У балетной молодежи, пришедшей на смену Галине Улановой и Марине Семеновой, Алексею Ермолаеву и Михаилу Габовичу, и пристрастия были аналогичные: например, Марис Лиепа, поселившийся в освободившейся квартире Екатерины Гельцер (и считая это Божьим промыслом), вел образ жизни аристократа — собирал иконы, античные инталии и камеи, обожал шампанское, устраивал мальчишники в Сандунах. И не на футбол ходил, а занимался дайвингом — подводным плаванием. Жил с шиком. И детей своих приучал. Дочь Илзе вспоминает интерьеры своей квартиры: «Потолки украшены лепниной с вензелями, причем в каждой комнате лепнина с определенным сюжетом. В спальне — с целующимися голубками, в гостиной — с вензелями “Е. В. Г.”, в балетном зале — с музыкальными инструментами, мраморные подоконники, белые колонны при входе в гостиную, раковины саксонского фарфора». А еще от Гельцер остался маленький бассейн. Марис Лиепа из артиста балета вмиг превращался в экскурсовода, показывая гостям странную дверную ручку, прибитую к стене, — то ли это был балетный станок, за который держалась Гельцер, то ли приспособление для передвижения престарелой балерины по квартире, скорее всего, и то и другое. И все же некоторая вторичность чувствуется — Лиепа с его талантом в Европе мог бы жить в своей квартире, а не в чьей-то бывшей, пусть даже Гельцер…
Хорошо жить в доме, где и соседи служат в Большом театре, особенно для детей, которых можно отправить позаниматься у прославленной балерины, взять у нее пару уроков. И далеко ходить не надо, достаточно спуститься на этаж. Сам Бог велел! Вот и Марис Лиепа договорился с Ниной Тимофеевой, живущей прямо под ними, в десятой квартире, куда периодически приходила Илзе, удивляясь всему тому, что нас уже не удивляет: «Стены квартиры были обтянуты красным атласом, точно таким же, каким обтянуты директорские ложи в Большом театре… Изысканная мебель красного дерева, с атмосферой старого московского дома, где много книг, где была балетная палка (станок), у которой я тоже иногда занималась». Откуда атлас из директорской ложи? Позволим себе адресовать этот вопрос Кириллу Молчанову, директору Большого театра. Их служебный роман разрушил его номенклатурную карьеру, предоставив возможность заниматься только музыкой. Молчанова вынудили оставить директорский кабинет, он переехал в квартиру Тимофеевой, став ее очередным мужем после дирижера Геннадия Рождественского и кинооператора Георгия Рерберга[96]

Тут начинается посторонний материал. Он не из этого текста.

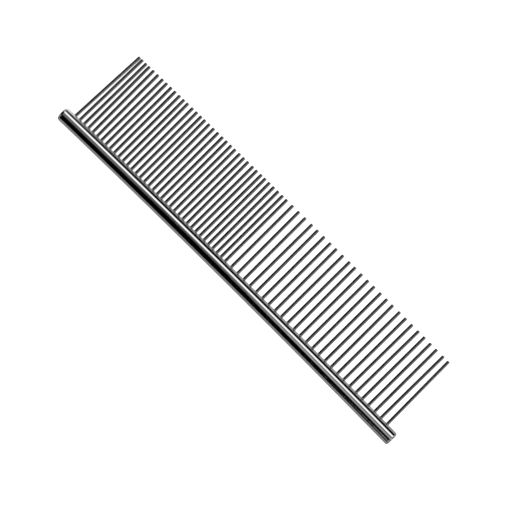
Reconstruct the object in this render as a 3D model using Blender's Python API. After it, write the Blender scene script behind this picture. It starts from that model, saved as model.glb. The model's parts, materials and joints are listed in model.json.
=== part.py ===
"""Steel grooming comb: a round steel bar, drilled along one side, with 62 steel pins pressed into it.

36 pins stand close together for fine combing, and 26 stand wider apart for coarse combing.
Frame: X runs along the bar towards its coarse end, Y from the bar towards the pin tips, Z up.
The comb lies as it does on a table, on the underside of its bar and on its pin tips.
"""

import math
import random

import bpy
import bmesh
from mathutils import Matrix, Vector

# Driving dimensions. Lengths are in metres, angles in degrees.
mm = 0.001

bar_length = 190.5 * mm
bar_diameter = 6.35 * mm
bar_rim_round = 1.0 * mm         # rounding of the rim of each end face
bar_bow = 0.85 * mm              # pins pressed into one side only bow the bar towards them
bar_sides = 32
bar_stations = 10                # straight pieces that stand for the bow

pin_diameter = 1.4 * mm
pin_reach = 36.2 * mm            # from the crown of the bar to the tip
pin_depth = 4.5 * mm             # how far the pin is pressed into the bar
pin_tip_round = 0.3 * mm
pin_sides = 12

hole_clearance = 0.05 * mm       # a hairline round each pin, where the real fit is tight
hole_floor_gap = 0.15 * mm       # left under each pin's tail
hole_mouth_chamfer = 0.25 * mm

fine_count = 36
fine_pitch = 2.457 * mm
coarse_count = 26
coarse_pitch = 3.61 * mm
section_gap = 3.49 * mm          # from the last fine pin to the first coarse pin
fine_end_margin = 4.87 * mm      # from the bar's fine end to the first fine pin

# Leans towards the coarse end. A pressed row is never quite even, and the pins nearest the ends
# are the ones that use knocks inwards.
usual_lean = 0.2                 # spread of the ordinary pins
largest_usual_lean = 0.4
knocked_pins = {
    ("fine", 1): 2.8,
    ("fine", 2): 1.4,
    ("fine", 3): 0.9,
    ("coarse", coarse_count): -0.9,
}

# The last coarse pins are bridged two by two inside the bar, which keeps the comb within sixty solids.
bridged_pairs = 3
bridge_thickness = 0.7 * mm
bridge_lift = 0.15 * mm          # from the pins' tails up to the underside of the bridge
bridge_clearance = 0.1 * mm      # between the bridge and the slot that it lies in

bar_radius = bar_diameter / 2
pin_radius = pin_diameter / 2
bow_radius = bar_length ** 2 / (8 * bar_bow)


# -------------------------------------------------------------------- objects and finishes

def clear_scene():
    for thing in list(bpy.data.objects):
        bpy.data.objects.remove(thing, do_unlink=True)


def plated_steel(name, colour, roughness):
    material = bpy.data.materials.new(name)
    material.use_nodes = True
    shader = material.node_tree.nodes["Principled BSDF"]
    shader.inputs["Base Color"].default_value = (*colour, 1.0)
    shader.inputs["Metallic"].default_value = 1.0
    shader.inputs["Roughness"].default_value = roughness
    return material


def new_mesh(name, shape, material=None):
    """Turn a bmesh into a mesh that is smooth on its round sides."""
    mesh = bpy.data.meshes.new(name)
    shape.to_mesh(mesh)
    shape.free()
    mesh.shade_smooth()
    mesh.set_sharp_from_angle(angle=math.radians(35))
    if material:
        mesh.materials.append(material)
    return mesh


def add_object(name, mesh, comb, collection=None):
    thing = bpy.data.objects.new(name, mesh)
    (collection or bpy.context.scene.collection).objects.link(thing)
    thing.parent = comb
    return thing


def make_helper(thing):
    """A cutter or a guide: it shapes another object and isn't part of the comb."""
    thing.hide_render = True
    thing.display_type = "WIRE"


def add_boolean(thing, name, operation):
    modifier = thing.modifiers.new(name, "BOOLEAN")
    modifier.operation = operation
    modifier.solver = "EXACT"
    return modifier


# -------------------------------------------------------------------- places along the bowed bar

def bow_angle(distance):
    """How far the bow has turned at a distance along the bar, measured from its middle."""
    return distance / bow_radius


def on_bow(distance, height):
    """A point in the comb's plane, at a distance along the bar and a height out from its axis."""
    angle = bow_angle(distance)
    reach = bow_radius + height
    return Vector((reach * math.sin(angle), reach * math.cos(angle) - bow_radius, 0.0))


def pin_places():
    """Section, number and distance along the bar of every pin, from the fine end."""
    places = []
    distance = fine_end_margin - bar_length / 2
    for number in range(1, fine_count + 1):
        places.append(("fine", number, distance))
        distance += fine_pitch
    distance += section_gap - fine_pitch
    for number in range(1, coarse_count + 1):
        places.append(("coarse", number, distance))
        distance += coarse_pitch
    return places


def pin_lean(section, number, chance):
    """The lean of one pin in degrees. A draw is made for every pin, so that the order stays fixed."""
    drawn = chance.gauss(0.0, usual_lean)
    drawn = max(-largest_usual_lean, min(largest_usual_lean, drawn))
    return knocked_pins.get((section, number), drawn)


def stand_on_crown(thing, distance, lean):
    """Stand an object drawn along Z on the bar's crown, pointing out from the bar."""
    thing.location = on_bow(distance, bar_radius)
    thing.rotation_euler = (math.radians(-90), 0.0, -bow_angle(distance) - math.radians(lean))


def lay_between_tails(thing, distance):
    """Lay an object drawn along X across the tails of two pins that are evenly about a distance."""
    height = bar_radius - pin_depth + bridge_lift + bridge_thickness / 2
    thing.location = on_bow(distance, height)
    thing.rotation_euler = (0.0, 0.0, -bow_angle(distance))


# -------------------------------------------------------------------- shapes

def bar_shape():
    """A round disc swept along the bow, with the rims of both end faces rounded."""
    half_angle = bow_angle(bar_length / 2)
    shape = bmesh.new()
    across = Matrix.Rotation(math.radians(90), 4, "Y")
    along_bow = Matrix.Rotation(half_angle, 4, "Z")
    fine_end = Matrix.Translation(on_bow(-bar_length / 2, 0.0))
    bmesh.ops.create_circle(
        shape,
        cap_ends=True,
        segments=bar_sides,
        radius=bar_radius,
        matrix=fine_end @ along_bow @ across,
    )
    bmesh.ops.spin(
        shape,
        geom=shape.verts[:] + shape.edges[:] + shape.faces[:],
        cent=(0.0, -bow_radius, 0.0),
        axis=(0.0, 0.0, 1.0),
        angle=-2 * half_angle,
        steps=bar_stations,
    )
    bmesh.ops.recalc_face_normals(shape, faces=shape.faces)
    end_faces = [face for face in shape.faces if len(face.verts) == bar_sides]
    rims = {edge for face in end_faces for edge in face.edges}
    round_edges(shape, list(rims), bar_rim_round, 3)
    return shape


def round_edges(shape, edges, width, segments):
    bmesh.ops.bevel(
        shape,
        geom=edges,
        offset=width,
        segments=segments,
        profile=0.5,
        affect="EDGES",
        material=-1,
    )


def rod_shape(radius, low, high):
    """A closed rod along Z."""
    shape = bmesh.new()
    bmesh.ops.create_cone(
        shape,
        cap_ends=True,
        segments=pin_sides,
        radius1=radius,
        radius2=radius,
        depth=high - low,
        matrix=Matrix.Translation((0.0, 0.0, (low + high) / 2)),
    )
    return shape


def top_face(shape):
    return max(shape.faces, key=lambda face: face.calc_center_median().z)


def pin_shape():
    """One pin along Z, with Z = 0 at the bar's crown and a blunt tip with its edge taken off."""
    shape = rod_shape(pin_radius, -pin_depth, pin_reach)
    round_edges(shape, top_face(shape).edges[:], pin_tip_round, 1)
    return shape


def drill_shape():
    """What the drill and then the countersink take out of the bar for one pin."""
    radius = pin_radius + hole_clearance
    shape = rod_shape(radius, -pin_depth - hole_floor_gap, -hole_mouth_chamfer)
    flared = bmesh.ops.extrude_discrete_faces(shape, faces=[top_face(shape)])["faces"][0]
    flare = 1.0 + 2 * hole_mouth_chamfer / radius
    for vertex in flared.verts:
        vertex.co = Vector((vertex.co.x * flare, vertex.co.y * flare, hole_mouth_chamfer))
    return shape


def bridge_shape(clearance):
    """The block that bridges two tails or, with a clearance, the slot for it."""
    thickness = bridge_thickness + 2 * clearance
    shape = bmesh.new()
    bmesh.ops.create_cube(shape, size=1.0, matrix=Matrix.Diagonal((coarse_pitch, thickness, thickness, 1.0)))
    return shape


# -------------------------------------------------------------------- assembly

def bridge_pins(first, second, distance, comb, tools):
    """Make one solid of two pins, by a bridge between their tails in a slot inside the bar."""
    bridge = add_object("bridge", new_mesh("bridge", bridge_shape(0.0)), comb)
    slot = add_object("slot", new_mesh("slot", bridge_shape(bridge_clearance)), comb, tools)
    for thing in (bridge, slot):
        lay_between_tails(thing, distance)
    for thing in (bridge, slot, second):
        make_helper(thing)
    add_boolean(first, "bridge", "UNION").object = bridge
    add_boolean(first, "second_pin", "UNION").object = second


def lay_on_table(comb, solids):
    """Tip the comb until bar and pin tips both touch the table, with the origin below its middle."""
    tilt = math.asin((bar_radius - pin_radius) / (bar_radius + pin_reach - pin_tip_round))
    comb.rotation_euler.x = -tilt
    bpy.context.view_layer.update()
    points = [thing.matrix_world @ vertex.co for thing in solids for vertex in thing.data.vertices]
    low = [min(point[axis] for point in points) for axis in range(3)]
    high = [max(point[axis] for point in points) for axis in range(3)]
    comb.location = (-(low[0] + high[0]) / 2, -(low[1] + high[1]) / 2, -low[2])


def main():
    clear_scene()
    comb = bpy.data.objects.new("comb", None)
    bpy.context.scene.collection.objects.link(comb)
    tools = bpy.data.collections.new("tools")
    bpy.context.scene.collection.children.link(tools)

    bar_steel = plated_steel("bar_steel", (0.74, 0.74, 0.76), 0.10)
    bar = add_object("bar", new_mesh("bar", bar_shape(), bar_steel), comb)
    pin_meshes = {
        "fine": new_mesh("fine_pin", pin_shape(), plated_steel("fine_pin_steel", (0.70, 0.70, 0.71), 0.18)),
        "coarse": new_mesh("coarse_pin", pin_shape(), plated_steel("coarse_pin_steel", (0.70, 0.70, 0.72), 0.18)),
    }
    drill_mesh = new_mesh("drill", drill_shape())

    chance = random.Random(7)
    pins = {}
    for section, number, distance in pin_places():
        lean = pin_lean(section, number, chance)
        pin = add_object(f"{section}_pin_{number:02d}", pin_meshes[section], comb)
        drill = add_object(f"{section}_drill_{number:02d}", drill_mesh, comb, tools)
        make_helper(drill)
        for thing in (pin, drill):
            stand_on_crown(thing, distance, lean)
        pins[section, number] = (pin, distance)

    first_bridged = coarse_count - 2 * bridged_pairs + 1
    for number in range(first_bridged, coarse_count, 2):
        first, first_distance = pins["coarse", number]
        second, second_distance = pins["coarse", number + 1]
        bridge_pins(first, second, (first_distance + second_distance) / 2, comb, tools)
        first.name = f"coarse_pin_pair_{number:02d}_{number + 1:02d}"

    holes = add_boolean(bar, "pin_holes", "DIFFERENCE")
    holes.operand_type = "COLLECTION"
    holes.collection = tools
    lay_on_table(comb, [bar] + [pin for pin, _ in pins.values()])


main()
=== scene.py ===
# %% [markdown]
# # A steel grooming comb
# The comb is a solid round bar of bright plated steel with one row of straight round pins pressed into
# its side: close-set pins at one end for the undercoat, wide-set pins at the other end for the topcoat.
# The frame already holds all sizes and places as plain faceted solids. This lesson builds the surfaces
# that are seen: a truly round bar with a countersunk hole for every pin, round wires with blunt tips, and
# the plated finishes, then sets up a small product studio.

# %% Load the frame
import json
import math

import bpy
import bmesh
from mathutils import Matrix, Vector


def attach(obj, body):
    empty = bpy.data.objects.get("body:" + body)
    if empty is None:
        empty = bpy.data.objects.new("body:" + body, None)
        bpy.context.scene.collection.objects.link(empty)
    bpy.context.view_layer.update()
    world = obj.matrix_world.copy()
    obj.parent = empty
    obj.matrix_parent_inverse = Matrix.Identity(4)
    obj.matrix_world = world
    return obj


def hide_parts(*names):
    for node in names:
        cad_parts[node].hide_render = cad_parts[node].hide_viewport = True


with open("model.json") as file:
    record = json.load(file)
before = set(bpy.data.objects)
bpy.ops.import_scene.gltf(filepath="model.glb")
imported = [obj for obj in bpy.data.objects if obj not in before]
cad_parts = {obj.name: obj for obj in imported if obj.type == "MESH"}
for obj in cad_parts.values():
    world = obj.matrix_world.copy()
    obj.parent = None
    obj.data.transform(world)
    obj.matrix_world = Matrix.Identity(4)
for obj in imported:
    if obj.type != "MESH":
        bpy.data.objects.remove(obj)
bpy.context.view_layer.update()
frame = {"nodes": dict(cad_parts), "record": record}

mm = 0.001
nodes = frame["nodes"]

# %% [markdown]
# ## Where the bar's bow lies
# Pressing dozens of tight pins into one side of a rod stretches that side, so the rod bows towards its
# pins. The bow could be copied point by point from the frame, but it is a plain arc, and an arc is known
# from its two ends: the record states the centre of each end face and the way that it faces.

# %% Work out the arc of the bar
mounts = {mount["name"]: mount for mount in frame["record"]["mounts"]}
fine_end = Vector(mounts["fine_end_face"]["pos_m"])
coarse_end = Vector(mounts["coarse_end_face"]["pos_m"])
facing = Vector(mounts["coarse_end_face"]["axis"]).normalized()

half_chord = (coarse_end - fine_end).length / 2
half_angle = math.asin(math.hypot(facing.y, facing.z))
bow_radius = half_chord / math.sin(half_angle)
outward = -Vector((0.0, facing.y, facing.z)).normalized()
bow_centre = (fine_end + coarse_end) / 2 - outward * bow_radius * math.cos(half_angle)
comb_normal = Vector((1.0, 0.0, 0.0)).cross(outward)
print("bow", round(bow_radius * (1 - math.cos(half_angle)) / mm, 2), "mm")

# %% [markdown]
# ## Where each pin stands
# Every pin leans a little its own way. Each frame node is a faceted rod, so the middles of its two end
# caps give the line that the finished wire follows. The last six pins come two to a node, joined inside
# the bar, so those nodes are first split into a left and a right half.

# %% Read the pins' axes from the frame
cap_depth = 0.12 * mm            # points this near to an end belong to its cap


def box_middle(points):
    low = Vector([min(point[axis] for point in points) for axis in range(3)])
    high = Vector([max(point[axis] for point in points) for axis in range(3)])
    return (low + high) / 2


def pin_ends(points):
    """The middle of the tail cap and the middle of the tip cap of one faceted pin."""
    tail_y = min(point.y for point in points)
    tip_y = max(point.y for point in points)
    tail = box_middle([point for point in points if point.y < tail_y + cap_depth])
    tip = box_middle([point for point in points if point.y > tip_y - cap_depth])
    return tail, tip


pins = []
for name in sorted(nodes):
    if "pin" not in name:
        continue
    points = [vertex.co.copy() for vertex in nodes[name].data.vertices]
    section = name.split("_")[0]
    numbers = [int(word) for word in name.split("_") if word.isdigit()]
    if len(numbers) == 1:
        groups = [points]
    else:
        middle_x = box_middle(points).x
        groups = [
            [point for point in points if point.x < middle_x],
            [point for point in points if point.x >= middle_x],
        ]
    for number, group in zip(numbers, groups):
        tail, tip = pin_ends(group)
        pins.append({"node": name, "section": section, "number": number, "tail": tail, "tip": tip})
pins.sort(key=lambda pin: pin["tail"].x)
print(len(pins), "pins, each", round((pins[0]["tip"] - pins[0]["tail"]).length / mm, 2), "mm long")

# %% [markdown]
# ## Small helpers
# A colour picked as an sRGB hex value has to become linear before a shader can use it. One function adds
# any shader node together with its settings, values and links, so each finish below reads as a recipe.

# %% Helpers for colours, nodes and objects
def linear(hex_colour):
    channels = [int(hex_colour[at:at + 2], 16) / 255 for at in (1, 3, 5)]
    return tuple(c / 12.92 if c <= 0.04045 else ((c + 0.055) / 1.055) ** 2.4 for c in channels) + (1.0,)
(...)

.У Тимофеевой начинающим балеринам можно было учиться азам профессии:
«Она поднимается по лестнице в лыжном комбинезоне, в небрежно наброшенном на голову платке, завязанном, как у старушек, в теплых широких сапогах, она идет, немножко переваливаясь, раскачивающейся походкой.
Я вызываю лифт и говорю:
— Нина Владимировна, вот лифт подходит.
— Мне не нужно, я тренирую ноги, — говорит она и поднимается на свой третий этаж пешком».
Неудивительно, что дети Мариса Лиепы, усвоив уроки отца и соседей, пошли по его стопам, став солистами Большого театра. Скажем больше — было бы странно, если бы они выбрали вокальную карьеру, а не балетную.
Жизненный путь Мариса Лиепы оборвался слишком рано для солиста Большого театра, многие ветераны которого отличались значительной продолжительностью жизни, образовав своеобразный клуб для тех, кому стукнуло восемьдесят. Марина Семенова — 101 год, Борис Покровский и Марк Рейзен — 97, Иван Козловский — 93, Ирина Масленникова — 94, Ольга Лепешинская — 92, Майя Плисецкая — 89, Галина Уланова и Асаф Мессерер — 88, Геннадий Рождественский — 87, Наталья Шпиллер — 85 и т. п. Из них можно было бы составить целый институт геронтологии. Вероятно, сыграла роль особая закалка артистов — чем раньше они родились, тем дольше жили, подготавливая себя к долголетию. И ведь ни в чем себе не отказывали, выработав привычку к юбилеям и заутренним банкетам. Дочь Козловского Анна запомнила, что каждый вечер после спектакля в доме распахивались все двери, загорались люстры, квартира оказывалась заваленной цветами и начиналось застолье с длинными тостами: «Отец никогда не возвращался с концерта один, всегда с компанией. Красавица мама в нарядном платье блистает во главе праздничного стола. Ну а отец, душа компании, без конца шутит, смеется, говорит витиеватые тосты и угощает гостей коньяком и любимой хванчкарой». Более того, для нее все это стало «щемящим ощущением семьи».